Holocaust-Klagen ermöglicht

Ein Bundesrichter in New York ebnet den Weg für Holocaust-Klagen gegen europäische Versicherungen. Ein Armutszeugnis für jene Kommission, die das hätte verhindern sollen.

Von Peter Hossli

Während der Wirren des Zweiten Weltkriegs gingen hunderttausende von Policen verloren, blieben unbezahlt oder fielen den Ausstellern anheim. Um Sammelklagen und Boykotte abzuwehren, setzten europäische Versicherungen 1998 die International Commission on Holocaust Era Insurance Claims (ICHEIC) unter Leitung des einstigen US-Aussenministers Lawrence Eagleburger ein. Mit der Aussicht auf Rechtsschutz traten ihr «Zürich», «Winterthur», Generali, die deutsche Allianz sowie AXA aus Frankreich bei. Insgesamt 90 Millionen Dollar sagten sie der ICHEIC zu. Die Kommission sollte die Ansprüche der Opfer klären.

Deren Bemühungen erhielten nun einen entscheidenden Dämpfer. Amerikanische Gerichte böten Holocaust-Opfern weit mehr juristische Möglichkeiten als europäische. Insofern seien Klagen gegen Versicherungsgesellschaften in den USA besser aufgehoben. So begründete Bundesrichter Michael Mukasey vergangene Woche seinen Entscheid, zwölf Klagen gegen zwei europäische Versicherer zuzulassen.

Er schmetterte damit ein Begehren der Zurich Life und der italienischen Assicurazioni Generali ab, die Zuständigkeit der US-Gerichte für nichtig zu erklären. Zu teuer und zu langwierig wäre es, die Klagen nach Europa zu transferieren, begründete Mukasey den wegweisenden Entscheid. Dort sei es zudem nicht möglich, Sammelklagen einzureichen, was jene Opfer benachteilige, die noch nichts von ihren ausstehenden Policen wüssten.

Schweizer Versicherungen warten ab

Die Weisung betrifft bloss ein Dutzend Fälle, dürfte als Präzedenz aber schwer wiegende Folgen haben und zusätzliche Klagen ermöglichen. Allein die Zürich-Versicherung und Generali könnten die Sammelklagen über eine Milliarde Dollar kosten, sagt der Anwalt William Shernoff, der sechs Kläger vertritt. Er jedenfalls treibe die Klage mit «aller Kraft» voran.

Die Kommission, obwohl getragen von US-Regierung und jüdischen Organisationen, werde von den Versicherungen bezahlt und könne daher kaum als neutral gelten, schreibt Richter Mukasey in seiner Weisung. «Gerichte sind am besten dazu geeignet, Neutralität und Fairness zu garantieren», sagt Morris Ratner, der sechs Kläger gegen Zurich Life vertritt.
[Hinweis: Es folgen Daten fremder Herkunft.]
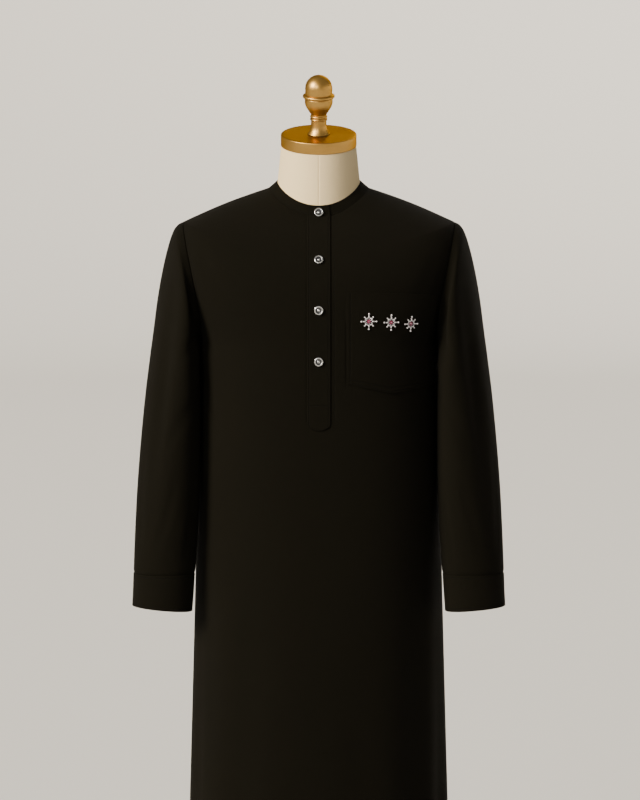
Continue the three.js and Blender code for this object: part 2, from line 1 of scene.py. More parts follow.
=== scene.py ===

Der Prozess sei langsam, aber fair. «Wir hängen uns rein und sind für den langen Kampf bereit», sagt er. Die Versicherungen würden die Fälle «gezielt verzögern» – bis alle Opfer verstorben seien.
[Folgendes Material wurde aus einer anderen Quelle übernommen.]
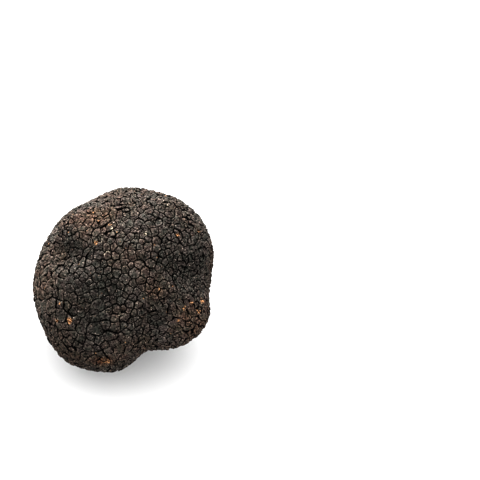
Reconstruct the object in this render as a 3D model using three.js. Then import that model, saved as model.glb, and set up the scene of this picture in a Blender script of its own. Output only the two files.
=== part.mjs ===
// A black truffle: the fruiting body of a fungus that grows underground, about 60 mm across.
// It grew as one piece, so it is one solid. The body is nearly round, with a few broad lobes and the
// furrows between them, and low polygonal warts cover the whole skin, parted by narrow grooves.
// It lies on a small flat spot. +Z is up, and -Y is the side that shows the cleft and the toe lobe.

import * as THREE from "three";
import { ConvexHull } from "three/addons/math/ConvexHull.js";

// Driving dimensions. Lengths are in millimetres and angles in degrees.
const SKIN_RADIUS = 28.6; // from the heart to the skin, where no lobe or furrow moves it
const HEART = new THREE.Vector3(0.26, 0.9, 28.1); // the point that the body is drawn round
const WART_SPACING = 3.85; // least distance between the middles of two neighbouring warts
const SIZE_SPREAD = 0.32; // how much that distance varies from wart to wart, as a share
const CROWDING = 0.3; // how much closer the warts stand in the bottom of a furrow, as a share
const RIM_RISE = 0.35; // of the rim of a wart's top above the mean skin
const RISE_SPREAD = 0.5; // how much that rise varies from wart to wart, as a share
const CROWN_RISE = 0.25; // of the middle of a wart's top above its rim
const WALL_RUN = 0.45; // how far a wart's wall leans in on its way up from the groove to the rim
const GROOVE_DEPTH = 0.55; // of the corners where grooves meet, below the mean skin
const SHORTEST_GROOVE = 0.7; // two corners nearer than this grow together into one
const SKIN_SEED = 20; // of the draw that scatters the warts
const DARTS = 60000; // places tried for a wart; most fall too near one that is there

// The lobes and furrows. Each is a rise of the skin, highest along the arc between two directions
// from the heart, and less than half as high at its reach from that arc. A furrow's rise is negative.
const FORMS = [
  { name: "belly", from: [-0.46, -0.85, -0.26], rise: 5.0, reach: 40 },
  { name: "heel", from: [-0.58, -0.54, -0.6], rise: 1.3, reach: 19 },
  { name: "shoulder", from: [0.67, 0.05, 0.74], rise: 4.6, reach: 38 },
  { name: "toe", from: [0.82, -0.54, -0.18], rise: 3.0, reach: 19 },
  { name: "crest", from: [0.0, 0.44, 0.9], rise: 1.0, reach: 13 },
  { name: "cheek", from: [-0.97, -0.23, 0.02], rise: 0.9, reach: 22 },
  { name: "brow", from: [-0.6, -0.03, 0.8], rise: 1.6, reach: 17 },
  { name: "back_swell", from: [-0.35, 0.86, -0.36], rise: 2.6, reach: 34 },
  { name: "back_knuckle", from: [0.6, 0.39, -0.7], rise: 2.6, reach: 24 },
  { name: "dimple", from: [-0.72, -0.33, 0.61], to: [-0.59, -0.47, 0.66], rise: -2.5, reach: 9 },
  { name: "nick", from: [-0.42, 0.44, 0.8], rise: -0.8, reach: 8 },
  { name: "fold", from: [-0.2, -0.71, 0.67], to: [-0.05, -0.95, 0.32], rise: -1.3, reach: 8 },
  { name: "cleft", from: [0.27, -0.96, 0.02], to: [0.19, -0.48, -0.86], rise: -3.8, reach: 11.5 },
  { name: "instep", from: [0.47, -0.59, -0.66], rise: -1.7, reach: 9 },
  { name: "arch", from: [0.4, -0.45, -0.8], to: [0.4, 0.1, -0.9], rise: -5.0, reach: 13.5 },
  { name: "hollow", from: [0.67, -0.54, 0.51], to: [0.99, -0.17, 0.02], rise: -2.2, reach: 13 },
  { name: "back_furrow", from: [0.22, 0.97, 0.08], to: [0.1, 0.61, -0.79], rise: -2.6, reach: 10 },
  { name: "back_dimple", from: [-0.76, 0.35, -0.55], rise: -1.8, reach: 10 },
].map(({ from, to = from, rise, reach }) => ({
  from: new THREE.Vector3(...from).normalize(),
  to: new THREE.Vector3(...to).normalize(),
  rise,
  sharpness: 1 / (1 - Math.cos(THREE.MathUtils.degToRad(reach))),
}));

// How far a direction lies inside a form: 1 on its arc, falling smoothly to nothing.
function share(form, direction) {
  const arc = form.to.clone().sub(form.from);
  const along = direction.clone().sub(form.from).dot(arc) / Math.max(arc.lengthSq(), 1e-9);
  const nearest = form.from.clone().addScaledVector(arc, THREE.MathUtils.clamp(along, 0, 1)).normalize();
  return Math.exp((direction.dot(nearest) - 1) * form.sharpness);
}

const skinRadius = (direction) =>
  FORMS.reduce((radius, form) => radius + form.rise * share(form, direction), SKIN_RADIUS);

// How deep a direction lies in the furrows, from 0 on open skin to 1 at the bottom of one.
const furrowShare = (direction) =>
  Math.min(1, FORMS.reduce((sum, form) => (form.rise < 0 ? sum + share(form, direction) : sum), 0));

// A small generator of random numbers from 0 to 1, so that every build scatters the warts alike.
function seededRandom(seed) {
  let state = seed;
  return () => {
    state = (state + 0x6d2b79f5) | 0;
    let mixed = Math.imul(state ^ (state >>> 15), 1 | state);
    mixed = (mixed + Math.imul(mixed ^ (mixed >>> 7), 61 | mixed)) ^ mixed;
    return ((mixed ^ (mixed >>> 14)) >>> 0) / 4294967296;
  };
}

// Scatters the warts' middles over the skin by throwing darts. One that lands too near an earlier
// one is dropped, so the warts come out packed and of uneven size. Returns their directions.
function scatterWarts() {
  const random = seededRandom(SKIN_SEED);
  const warts = [];
  for (let dart = 0; dart < DARTS; dart++) {
    const height = 2 * random() - 1;
    const turn = 2 * Math.PI * random();
    const size = 1 + SIZE_SPREAD * (2 * random() - 1);
    const ring = Math.sqrt(1 - height * height);
    const direction = new THREE.Vector3(ring * Math.cos(turn), ring * Math.sin(turn), height);
    const place = direction.clone().multiplyScalar(skinRadius(direction));
    const room = (WART_SPACING * size * (1 - CROWDING * furrowShare(direction))) / 2;
    if (warts.every((wart) => wart.place.distanceTo(place) > wart.room + room))
      warts.push({ direction, place, room });
  }
  return warts.map((wart) => wart.direction);
}

// The warts' outlines are the Voronoi cells of their middles. The hull of the middles joins each to its
// neighbours, every face of it gives a corner where three grooves meet, and each of its half edges gives
// the groove between two corners, seen from one wart. Corners that lie very near each other are merged.
function drawGrooves(middles) {
  const number = new Map(middles.map((middle, i) => [middle, i]));
  const faces = new ConvexHull().setFromPoints(middles).faces;
  const corners = faces.map((face) => face.normal.clone().normalize());
  const cornerOf = new Map(faces.map((face, i) => [face, i]));
  const merged = corners.map((_, i) => i);
  const kept = (i) => (merged[i] === i ? i : kept(merged[i]));
  const grooves = [];
  for (const face of faces)
    for (let step = 0, edge = face.edge; step < 3; step++, edge = edge.next) {
      const groove = {
        wart: number.get(edge.tail().point),
        from: cornerOf.get(edge.twin.face),
        to: cornerOf.get(face),
      };
      const length = corners[groove.from].distanceTo(corners[groove.to]) * SKIN_RADIUS;
      const [a, b] = [kept(groove.from), kept(groove.to)];
      if (length < SHORTEST_GROOVE && a !== b) {
        corners[a].add(corners[b]).normalize();
        merged[b] = a;
      }
      grooves.push(groove);
    }
  const joined = grooves.map(({ wart, from, to }) => ({ wart, from: kept(from), to: kept(to) }));
  return { corners, grooves: joined.filter(({ from, to }) => from !== to) };
}

// A point of the skin, lifted or sunk along its direction, and never below the resting plane.
function onSkin(direction, lift) {
  const point = direction.clone().multiplyScalar(skinRadius(direction) + lift).add(HEART);
  point.z = Math.max(point.z, 0);
  return point;
}

// The whole skin. Each wart is a low plateau: its top slopes gently from the crown to the rim, and a
// steep wall drops from the rim to the grooves, which it shares with its neighbours.
function wartedSkin() {
  const random = seededRandom(SKIN_SEED + 1);
  const { corners, grooves } = drawGrooves(scatterWarts());
  const warts = new Map();
  for (const { wart, from, to } of grooves) {
    if (!warts.has(wart)) warts.set(wart, { crown: new THREE.Vector3(), grooves: [] });
    warts.get(wart).crown.add(corners[from]).add(corners[to]);
    warts.get(wart).grooves.push([corners[from], corners[to]]);
  }
  const triangles = [];
  for (const wart of warts.values()) {
    const rise = RIM_RISE * (1 + RISE_SPREAD * (random() - 0.5));
    const crown = onSkin(wart.crown.normalize(), rise + CROWN_RISE);
    const rim = (corner) => {
      const lean = Math.min(0.5, WALL_RUN / (corner.distanceTo(wart.crown) * SKIN_RADIUS));
      return onSkin(corner.clone().lerp(wart.crown, lean).normalize(), rise);
    };
    for (const [from, to] of wart.grooves) {
      const [foot, nextFoot] = [from, to].map((corner) => onSkin(corner, -GROOVE_DEPTH));
      const [top, nextTop] = [from, to].map(rim);
      triangles.push(crown, top, nextTop, top, foot, nextFoot, top, nextFoot, nextTop);
    }
  }
  const skin = new THREE.BufferGeometry().setFromPoints(triangles);
  skin.computeVertexNormals();
  return skin;
}

// The skin is nearly black, with a brown cast, and dry.
const peridium = new THREE.MeshStandardMaterial({
  color: 0x3b322c,
  roughness: 0.72,
  metalness: 0,
  flatShading: true,
});

const truffle = new THREE.Mesh(wartedSkin(), peridium);
truffle.name = "truffle";

const part = new THREE.Group();
part.add(truffle);

export default part;
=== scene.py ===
# A black truffle on a white studio table, seen from the front and from above.

import math

import bmesh
import bpy
import numpy as np
from mathutils import Matrix, Vector


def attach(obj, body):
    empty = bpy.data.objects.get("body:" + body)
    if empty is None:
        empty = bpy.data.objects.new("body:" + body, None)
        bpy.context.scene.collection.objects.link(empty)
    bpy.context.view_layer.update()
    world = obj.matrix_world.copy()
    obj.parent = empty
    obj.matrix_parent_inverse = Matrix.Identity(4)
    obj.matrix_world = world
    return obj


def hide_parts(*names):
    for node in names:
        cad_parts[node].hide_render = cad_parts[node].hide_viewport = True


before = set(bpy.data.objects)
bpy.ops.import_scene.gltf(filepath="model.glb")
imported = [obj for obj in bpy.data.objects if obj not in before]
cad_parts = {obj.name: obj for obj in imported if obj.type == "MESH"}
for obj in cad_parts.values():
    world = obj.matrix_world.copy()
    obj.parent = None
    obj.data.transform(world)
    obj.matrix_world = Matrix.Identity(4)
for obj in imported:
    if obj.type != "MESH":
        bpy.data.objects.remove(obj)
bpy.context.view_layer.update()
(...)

«Wir erachten die ICHEIC nach wie vor als geeignet, die Ansprüche der Holocaust-Opfer zu klären», sagt eine Sprecherin von ICHEIC-Mitglied Winterthur Leben. «Wir haben den Entscheid zur Kenntnis genommen», so die Sprecherin der Zurich Financial Services, «alles andere warten wir ab.»